Makers of adulterated wine ask customers to check their bottles

Makers of adulterated wine ask customers to check their bottles
Photo from Antwerp prosecutor's office

The Dutch makers of the wine branded Black & Bianco have called on anyone who bought the wine to check the bottle to see if it has been tampered with.

Earlier in the week it was announced that a Belgian woman from Puurs in Antwerp province had died after drinking a small amount of the wine. At autopsy it was found that the wine had been adulterated with large doses of MDMA or ecstasy and a similar illicit drug MDA.

The bottle she drank from did not have the brand’s trademark black cork covered with a black foil bearing the company’s name and logo. Police hypothesised the bottle was one of several adulterated as a method of smuggling the rugs into Belgium illicitly.

However no new cases have come to light, despite the fact that the victim died in December, and the news this week was widely covered.

In addition, it is not clear how the bottle could have escaped the hands of the smugglers themselves, and finished with a legitimate client in Belgium.

The wine – Black & Bianco RED Merlot Cabernet Sauvignon is not sold in Belgium other than online, although it is on open sale in the Netherlands.

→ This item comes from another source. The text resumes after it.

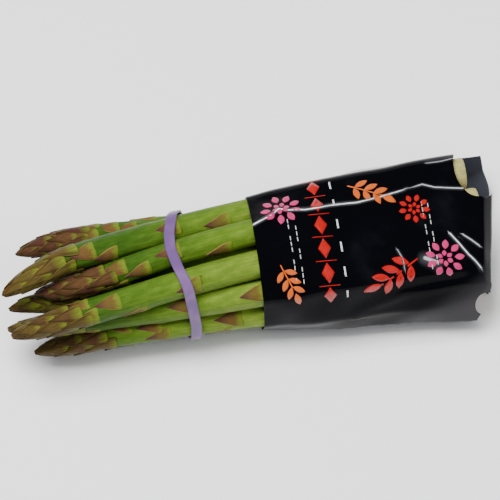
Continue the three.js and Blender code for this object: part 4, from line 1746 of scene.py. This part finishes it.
    def trimmed(
        self, points: np.ndarray, laid: np.ndarray, faces: Sequence[tuple[int, ...]]
    ) -> tuple[np.ndarray, np.ndarray, list[tuple[int, ...]]]:
        """Trims a net of faces along the edges of the bites.

        Args:
            points: The corners of the net, one row each.
            laid: The place of each corner on the flat film.
            faces: The faces of the net.

        Returns:
            The corners and their places, with those on the trimmed edge added, and the faces left.
        """
        outside = np.min([bite.outside(points) for bite in self.bites], axis=0)
        added: dict[tuple[int, int], int] = {}
        new_points, new_laid = list(points), list(laid)

        def on_edge(a: int, b: int) -> int:
            """The corner where the edge of a bite crosses the line between two corners.

            Args:
                a: One of the corners.
                b: The other one.

            Returns:
                The new corner's number.
            """
            key = (min(a, b), max(a, b))
            if key not in added:
                share = outside[a] / (outside[a] - outside[b])
                added[key] = len(new_points)
                new_points.append(points[a] + share * (points[b] - points[a]))
                new_laid.append(laid[a] + share * (laid[b] - laid[a]))
            return added[key]

        kept = []
        for face in faces:
            corners: list[int] = []
            for a, b in zip(face, (*face[1:], face[0])):
                if outside[a] >= 0:
                    corners.append(a)
                if (outside[a] >= 0) != (outside[b] >= 0):
                    corners.append(on_edge(a, b))
            if len(corners) > 2:
                kept.append(tuple(corners))
        return np.array(new_points), np.array(new_laid), kept

    def sheet(self) -> tuple[bpy.types.Object, bpy.types.Object]:
        """Makes the film as one face: the whole one, and one laid open along its underside.

        Returns:
            The film, and the opened film whose corners know their place on the flat film.
        """
        points = self.ruffled(self.surface())
        rows, columns = points.shape[:2]
        lengths = np.linalg.norm(np.diff(points, axis=1), axis=2)
        arc = np.concatenate([np.zeros((rows, 1)), np.cumsum(lengths, axis=1)], axis=1)
        arc -= arc[:, columns // 2: columns // 2 + 1]
        laid = np.stack([points[:, :, 0], arc, np.zeros_like(arc)], axis=2).reshape(-1, 3)
        points = points.reshape(-1, 3)
        faces = [face[::-1] for face in ring_faces(rows, columns)]
        opened = [face for face in faces if max(face) % columns - min(face) % columns == 1]
        sheets = []
        for name, net in (("film_whole", faces), ("film_opened", opened)):
            trimmed, places, kept = self.trimmed(points, laid, net)
            mesh = make_mesh(name, (trimmed + self.shift) * MM, kept)
            strength, off = self.glints(trimmed)
            put_attributes(mesh, laid=places * MM, glint=strength, glint_off=off)
            sheets.append(add_object(name, mesh))
        return sheets[0], sheets[1]

    def build(self) -> tuple[bpy.types.Object, bpy.types.Object]:
        """Makes the sleeve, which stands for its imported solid.

        Returns:
            The sleeve, and the opened film that its print is laid on.
        """
        whole, opened = self.sheet()
        whole.data.materials.append(self.finish)
        whole.data.materials.append(self.inner_finish)
        wall = whole.modifiers.new("wall", "SOLIDIFY")
        wall.thickness = self.thickness * MM
        wall.offset = -1.0
        wall.material_offset = 1
        wall.material_offset_rim = 0
        sleeve = made_plain(whole, "film_sleeve_stretched")
        smooth_faces(sleeve.data)
        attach(sleeve, "root")
        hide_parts("film_sleeve")
        return sleeve, opened


# ---- The print on the film ----


class Ink(Enum):
    """The inks of the print."""

    RED = srgb(164, 18, 15)
    PINK = srgb(180, 46, 98)
    ORANGE = srgb(192, 88, 26)
    WHITE = srgb(196, 196, 194)


class Motif(Enum):
    """The shapes that the print is made of."""

    SPRIG = 1
    ROSETTE = 2
    LOZENGE = 3
    BAR = 4


@dataclass(frozen=True)
class Mark:
    """One motif: its place on the flat film [x, arc from the top], its size, its turn and its ink."""

    motif: Motif
    x: float
    arc: float
    size: float
    turn: float
    ink: Ink


def petal(length: float, width: float, start: float, turn: float) -> np.ndarray:
    """The outline of a pointed petal that grows away from a middle.

    Args:
        length: How long it is.
        width: How wide it is.
        start: How far from the middle it starts.
        turn: Which way it grows, in radians.

    Returns:
        The corners of the outline, in order.
    """
    share = np.linspace(0, 1, PETAL_CORNERS)
    side = 0.5 * width * np.sin(share * np.pi) ** 0.8
    outline = np.concatenate([
        np.stack([start + share * length, -side], axis=1),
        np.stack([start + share[-2:0:-1] * length, side[-2:0:-1]], axis=1),
    ])
    cosine, sine = math.cos(turn), math.sin(turn)
    return outline @ np.array([[cosine, sine], [-sine, cosine]])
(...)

Meanwhile a number of the webshops that had previously carried the wine in question have withdrawn it from sale, while the brand owner said “the wine is absolutely still drinkable” – so long as the cork has not been tampered with.

The telephone here doesn’t stop ringing. Many of our clients are naturally asking questions. They want to know what’s going on, and if there are possibly other bottles that are not right, said owner Coen Scholders.

I can understand their concern, but our wine can absolutely still be drunk. There is for the time being no indication that more of our bottles have been tampered with and are still in circulation.”

Meanwhile it has been revealed that the woman who died was an employee of Finshop, a shop operated by the federal finance ministry which sells off goods seized by customs officers to the general public. Three years ago some customers had to be rushed to hospital after a bottle of wine on sale in one of the shops turned out to contain MDMA in methanol – a dangerous form of alcohol that can cause blindness and death.

Since then, however, Finshop stores no longer sell wine to members of the public, the ministry said.

Ministry spokesperson Francis Adyns said it was “unlikely” the woman had come across the wine in the shop and taken it home. The Antwerp prosecutor’s office said it had no information to suggest that might have happened, but that all avenues of investigation are being looked at.